··· Provided data ···
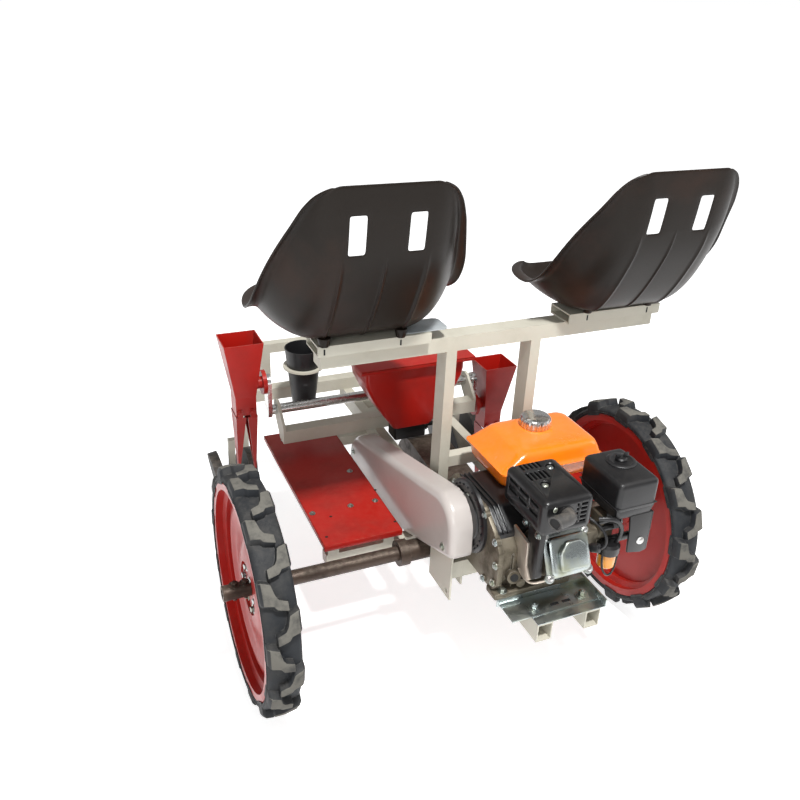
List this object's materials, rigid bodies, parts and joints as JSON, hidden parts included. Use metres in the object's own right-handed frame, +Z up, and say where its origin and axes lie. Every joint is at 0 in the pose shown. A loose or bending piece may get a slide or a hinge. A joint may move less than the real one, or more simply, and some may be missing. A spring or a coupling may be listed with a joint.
{
  "type": "ride-on vegetable transplanter",
  "caption": "Small self-propelled vegetable transplanter: petrol engine and big lugged drive wheels in front, bucket seats on a cross beam, duckbill planting cups on a cranked shaft.",
  "frame": {"origin": "on the ground under the centre of the overall box", "axes": "+X from the belt cover side to the other side, +Y from the engine towards the planting cups and handlebar, +Z up"},
  "size_m": [1.292, 1.565, 1.27],
  "materials": {
    "tyre": "matte",
    "red_paint": "satin",
    "frame_paint": "satin",
    "cover_paint": "gloss",
    "axle_steel": "greasy",
    "seat_plastic": "satin",
    "zinc": "zinc plated",
    "engine_aluminium": "cast",
    "black_metal": "satin",
    "tank_orange": "gloss",
    "black_plastic": "satin",
    "grip_rubber": "matte",
    "bright_steel": "machined"
  },
  "bodies": {
    "chassis": {"air_cleaner": "black_plastic", "axle_housings": "axle_steel", "belt_cover": "cover_paint", "carburettor": "engine_aluminium", "chassis_rails": "frame_paint", "crankcase": "engine_aluminium", "cylinder": "engine_aluminium", "drive_case": "black_metal", "engine_channels": "zinc", "engine_frame": "frame_paint", "fan_housing": "black_metal", "floor_plates": "red_paint", "floor_supports": "frame_paint", "fuel_tank": "tank_orange", "gear_case": "axle_steel", "handle_grips": "grip_rubber", "handlebar": "frame_paint", "hopper": "red_paint", "metering_box": "black_metal", "muffler": "black_metal", "planter_beam": "frame_paint", "pot_rings": "frame_paint", "press_arms": "frame_paint", "rear_frame": "frame_paint", "seat_channels": "frame_paint", "seat_frame": "frame_paint", "seat_left": "seat_plastic", "seat_right": "seat_plastic", "seedling_pots": "black_plastic", "side_plates": "frame_paint"},
    "wheel_left": {"tyre_left": "tyre", "rim_left": "red_paint", "axle_tube_left": "axle_steel"},
    "wheel_right": {"tyre_right": "tyre", "rim_right": "red_paint", "axle_tube_right": "axle_steel"},
    "planting_shaft": {"planting_shaft": "bright_steel"},
    "hopper_lid": {"hopper_lid": "red_paint"},
    "planter_left": {"planter_cup_left": "red_paint"},
    "jaw_outer_left": {"jaw_outer_left": "red_paint"},
    "press_wheel_outer_left": {"press_wheel_outer_left": "grip_rubber"},
    "jaw_inner_left": {"jaw_inner_left": "red_paint"},
    "press_wheel_inner_left": {"press_wheel_inner_left": "grip_rubber"},
    "planter_right": {"planter_cup_right": "red_paint"},
    "jaw_outer_right": {"jaw_outer_right": "red_paint"},
    "press_wheel_outer_right": {"press_wheel_outer_right": "grip_rubber"},
    "jaw_inner_right": {"jaw_inner_right": "red_paint"},
    "press_wheel_inner_right": {"press_wheel_inner_right": "grip_rubber"}
  },
  "joints": [
    {"name": "wheel_left_spin", "type": "hinge", "parent": "chassis", "child": "wheel_left", "pos_m": [-0.57, -0.3675, 0.3], "axis": [1, 0, 0], "continuous": true},
    {"name": "wheel_right_spin", "type": "hinge", "parent": "chassis", "child": "wheel_right", "pos_m": [0.5, -0.3675, 0.3], "axis": [1, 0, 0], "continuous": true},
    {"name": "planting_shaft_spin", "type": "hinge", "parent": "chassis", "child": "planting_shaft", "pos_m": [-0.035, 0.2025, 0.461], "axis": [1, 0, 0], "continuous": true},
    {"name": "planter_left_pivot", "type": "hinge", "parent": "planting_shaft", "child": "planter_left", "pos_m": [-0.447, 0.2025, 0.556], "axis": [1, 0, 0], "continuous": true},
    {"name": "jaw_outer_left_open", "type": "hinge", "parent": "planter_left", "child": "jaw_outer_left", "pos_m": [-0.465, 0.2025, 0.484], "axis": [0, 1, 0], "range_deg": [-6, 8]},
    {"name": "press_wheel_outer_left_spin", "type": "hinge", "parent": "chassis", "child": "press_wheel_outer_left", "pos_m": [-0.48836, 0.4285, 0.10108], "axis": [-0.9848, 0, -0.1736], "continuous": true},
    {"name": "jaw_inner_left_open", "type": "hinge", "parent": "planter_left", "child": "jaw_inner_left", "pos_m": [-0.429, 0.2025, 0.484], "axis": [0, -1, 0], "range_deg": [-6, 8]},
    {"name": "press_wheel_inner_left_spin", "type": "hinge", "parent": "chassis", "child": "press_wheel_inner_left", "pos_m": [-0.40564, 0.4285, 0.10108], "axis": [0.9848, 0, -0.1736], "continuous": true},
    {"name": "planter_right_pivot", "type": "hinge", "parent": "planting_shaft", "child": "planter_right", "pos_m": [0.377, 0.2025, 0.366], "axis": [1, 0, 0], "continuous": true},
    {"name": "jaw_outer_right_open", "type": "hinge", "parent": "planter_right", "child": "jaw_outer_right", "pos_m": [0.395, 0.2025, 0.294], "axis": [0, -1, 0], "range_deg": [-6, 8]},
    {"name": "press_wheel_outer_right_spin", "type": "hinge", "parent": "chassis", "child": "press_wheel_outer_right", "pos_m": [0.41836, 0.4285, 0.10108], "axis": [0.9848, 0, -0.1736], "continuous": true},
    {"name": "jaw_inner_right_open", "type": "hinge", "parent": "planter_right", "child": "jaw_inner_right", "pos_m": [0.359, 0.2025, 0.294], "axis": [0, 1, 0], "range_deg": [-6, 8]},
    {"name": "press_wheel_inner_right_spin", "type": "hinge", "parent": "chassis", "child": "press_wheel_inner_right", "pos_m": [0.33564, 0.4285, 0.10108], "axis": [-0.9848, 0, -0.1736], "continuous": true},
    {"name": "hopper_lid_hinge", "type": "hinge", "parent": "chassis", "child": "hopper_lid", "pos_m": [0.015, 0.1615, 0.632], "axis": [-1, 0, 0], "range_deg": [0, 100]}
  ],
  "couplings": [
    {"joint": "planter_left_pivot", "follows": "planting_shaft_spin", "ratio": -1},
    {"joint": "jaw_inner_left_open", "follows": "jaw_outer_left_open", "ratio": 1},
    {"joint": "planter_right_pivot", "follows": "planting_shaft_spin", "ratio": -1},
    {"joint": "jaw_inner_right_open", "follows": "jaw_outer_right_open", "ratio": 1}
  ]
}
···
- _Direction_:
Of the lines in the material, how many hold the word "joints"? Reply with the number only.

- _Written response_:
2